LAWYERS are warning of chaos in county courts if judges don't get the technical back-up to make Lord Woolf's reforms work.

The burden of the reforms, to be announced on Friday, will fall most heavily on district judges in the county courts who will have to hold case management conferences, read papers in advance, set time-tables, time-limits and costs.

“They'll need training,” warned secretary of the Law Society's Civil Litigation Committee Suzanne Burns.

“Most judges have no experience of case management.
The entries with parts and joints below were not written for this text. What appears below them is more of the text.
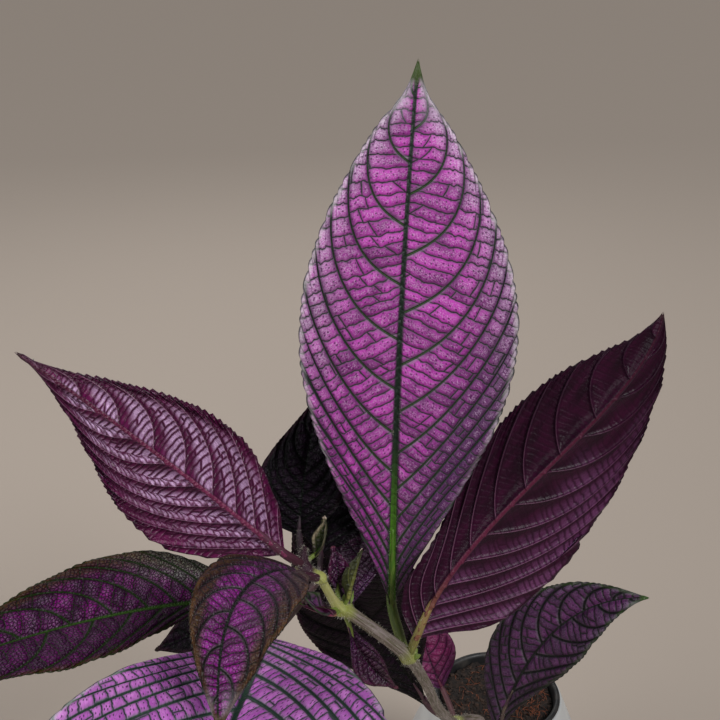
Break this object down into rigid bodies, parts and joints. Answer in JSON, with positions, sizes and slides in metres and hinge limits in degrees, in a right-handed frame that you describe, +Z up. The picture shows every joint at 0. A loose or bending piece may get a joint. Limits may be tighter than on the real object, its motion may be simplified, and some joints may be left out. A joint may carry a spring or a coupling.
{
  "type": "potted plant",
  "caption": "Potted foliage plant with large quilted purple leaves on a leaning stem, in a nursery pot inside a bellied planter.",
  "frame": {"origin": "centre of the planter's flat underside", "axes": "+Z up along the pot's axis, -Y towards the viewer, the stem leans towards -X and -Y"},
  "size_m": [0.2673, 0.376, 0.4404],
  "materials": {
    "planter": "satin glazed ceramic",
    "nursery_pot": "matte black plastic",
    "soil": "loose potting soil with fibres",
    "stem": "ribbed and hairy",
    "leaf_tall_centre": "quilted, metallic sheen between green veins",
    "leaf_right_underside": "quilted, metallic sheen between green veins",
    "leaf_left_underside": "quilted, metallic sheen between green veins",
    "leaf_lower_left": "quilted, metallic sheen between green veins",
    "leaf_front_arching": "quilted, metallic sheen between green veins",
    "leaf_front_large": "quilted, metallic sheen between green veins",
    "leaf_right_small": "quilted, metallic sheen between green veins",
    "leaf_back_dark": "quilted, metallic sheen between green veins",
    "leaf_behind_stem": "quilted, metallic sheen between green veins",
    "leaf_shade_long": "quilted, metallic sheen between green veins",
    "leaf_shade_inner": "quilted, metallic sheen between green veins",
    "leaf_shade_small": "quilted, metallic sheen between green veins"
  },
  "bodies": {
    "root": {"planter": "planter", "nursery_pot": "nursery_pot", "soil": "soil", "stem": "stem", "leaf_tall_centre": "leaf_tall_centre", "leaf_right_underside": "leaf_right_underside", "leaf_left_underside": "leaf_left_underside", "leaf_lower_left": "leaf_lower_left", "leaf_front_arching": "leaf_front_arching", "leaf_front_large": "leaf_front_large", "leaf_right_small": "leaf_right_small", "leaf_back_dark": "leaf_back_dark", "leaf_behind_stem": "leaf_behind_stem", "leaf_shade_long": "leaf_shade_long", "leaf_shade_inner": "leaf_shade_inner", "leaf_shade_small": "leaf_shade_small"}
  },
  "joints": []
}
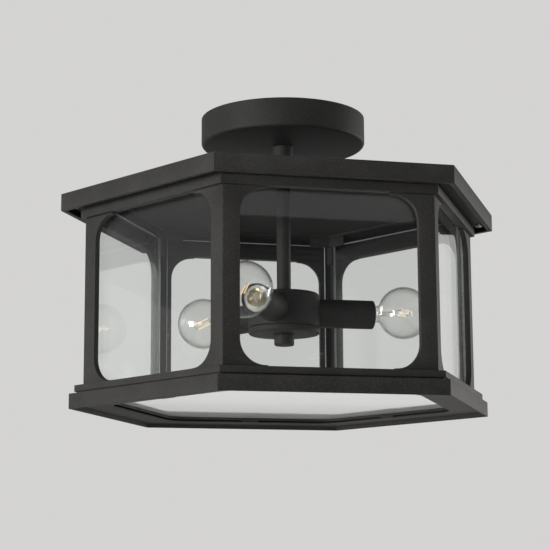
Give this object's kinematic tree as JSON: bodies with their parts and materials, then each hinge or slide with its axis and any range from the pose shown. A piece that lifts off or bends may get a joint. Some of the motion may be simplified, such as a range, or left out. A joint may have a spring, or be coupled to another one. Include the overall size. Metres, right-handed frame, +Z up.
{
  "type": "porch ceiling lantern",
  "caption": "Close-to-ceiling porch lantern: black hexagonal cage under a low hipped roof, clear side and floor panes, and a central stem whose sideways sockets hold clear globe bulbs.",
  "frame": {"origin": "centre of the ceiling face, where the canopy and its mounting strap meet the ceiling", "axes": "+Z up, out of the lantern into the ceiling; the lantern hangs towards -Z; +X runs from the axis through one corner post, which is the widest direction; +Y runs to the middle of a glass side"},
  "size_m": [0.4388, 0.38, 0.2927],
  "materials": {
    "black_cage": "matte",
    "black_steel": "matte",
    "zinc_steel": "satin",
    "green_steel": "satin",
    "clear_pane": "gloss",
    "holder": "matte",
    "brass_liner": "satin",
    "bulb_glass": "gloss",
    "bulb_metal": "satin",
    "filament_mount": "gloss"
  },
  "bodies": {
    "root": {"canopy": "black_steel", "mounting_strap": "zinc_steel", "ground_screw": "green_steel", "upper_nipple": "zinc_steel", "lock_nuts": "zinc_steel", "neck": "black_steel", "roof": "black_cage", "stem": "black_steel", "top_frame": "black_cage", "frame_screws": "zinc_steel", "glass_keepers": "black_cage", "corner_lugs": "black_cage", "post_1": "black_cage", "post_2": "black_cage", "post_3": "black_cage", "post_4": "black_cage", "post_5": "black_cage", "post_6": "black_cage", "side_glass_1": "clear_pane", "side_glass_2": "clear_pane", "side_glass_3": "clear_pane", "side_glass_4": "clear_pane", "side_glass_5": "clear_pane", "side_glass_6": "clear_pane", "ledge_ring": "black_cage", "base_ring": "black_cage", "cluster_body": "black_steel", "lower_nipple": "zinc_steel", "cluster_cap": "black_steel", "socket_cup_1": "black_steel", "socket_cup_2": "black_steel", "socket_cup_3": "black_steel", "lampholder_1": "holder", "lampholder_2": "holder", "lampholder_3": "holder", "screw_shell_1": "brass_liner", "screw_shell_2": "brass_liner", "screw_shell_3": "brass_liner"},
    "bulb_1": {"bulb_globe_1": "bulb_glass", "bulb_base_1": "bulb_metal", "bulb_filament_1": "filament_mount"},
    "bulb_2": {"bulb_globe_2": "bulb_glass", "bulb_base_2": "bulb_metal", "bulb_filament_2": "filament_mount"},
    "bulb_3": {"bulb_globe_3": "bulb_glass", "bulb_base_3": "bulb_metal", "bulb_filament_3": "filament_mount"},
    "finial": {"finial": "black_steel"},
    "floor_pane": {"bottom_glass": "clear_pane"}
  },
  "joints": [
    {"name": "bulb_1_unscrew", "type": "slide", "parent": "root", "child": "bulb_1", "axis": [0.9973, -0.0209, 0.0698], "range_m": [0, 0.022]},
    {"name": "bulb_2_unscrew", "type": "slide", "parent": "root", "child": "bulb_2", "axis": [-0.4806, 0.8742, 0.0698], "range_m": [0, 0.022]},
    {"name": "bulb_3_unscrew", "type": "slide", "parent": "root", "child": "bulb_3", "axis": [-0.5168, -0.8533, 0.0698], "range_m": [0, 0.022]},
    {"name": "finial_unscrew", "type": "slide", "parent": "root", "child": "finial", "axis": [0, 0, -1], "range_m": [0, 0.012]},
    {"name": "floor_pane_lift", "type": "slide", "parent": "root", "child": "floor_pane", "axis": [0, 0, 1], "range_m": [0, 0.035]}
  ]
}
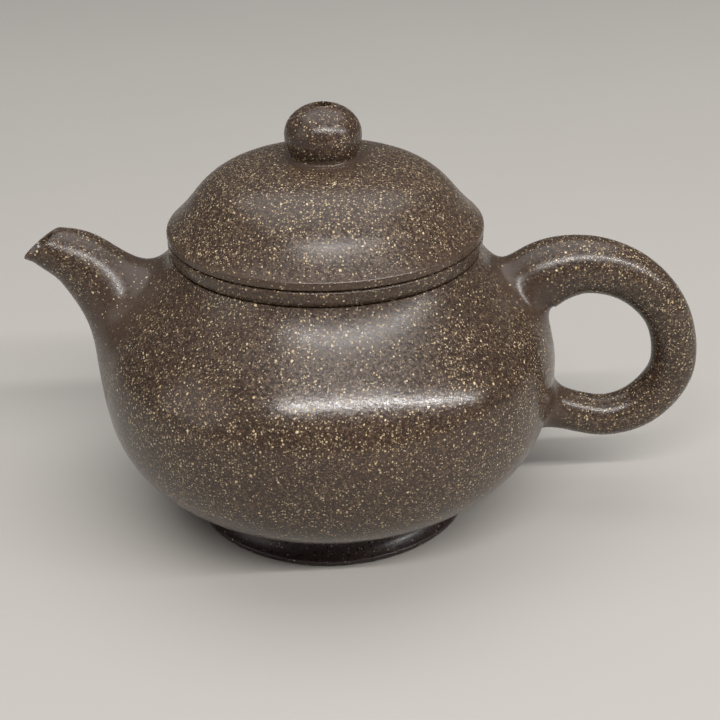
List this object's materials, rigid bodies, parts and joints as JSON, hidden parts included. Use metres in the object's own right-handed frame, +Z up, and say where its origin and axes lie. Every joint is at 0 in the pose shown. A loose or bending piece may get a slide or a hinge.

They will need in order to be able to tap into paperwork using computers and that's being held up by the Private Finance Initiative.”

The Government is farming out the provision and management of computer systems in the county courts to one of three foreign multinational companies to be announced at the end of August.

But the Lord Chancellor's Department has already provided 300 laptop computers, at between £2,000 and £3,000 each, to district judges.

The computers are used for email and as word processors to prepare judgments and summing up.

Dick Greenslade, the president of the Association of District Judges, said he was concerned that there is no provision in the proposed PFI contracts to link the court record-card computer system (called Caseman), that the private company will run, with the successful judges' laptop computer system, Judith.

Ian Walker, chair of the Association of Personal Injury Lawyers' IT group, warned: “Experience shows in any business the one thing you want to avoid is having lots of systems that don't talk to each other.”

Alex Carlisle MP, Liberal Democrat spokesman on justice and home affairs, said: “It would be a stupid waste of money to abandon the Judith system when it appears to be working so well.”

The Law Society is worried that the fixed costs for Lord Woolf's fast track procedure will be set before pilot tests decide an acceptable level. “We're in favour of the principle of fixed costs,” explained Suzanne Burns,”but if they are set too low, lawyers won't take up cases in the first place.”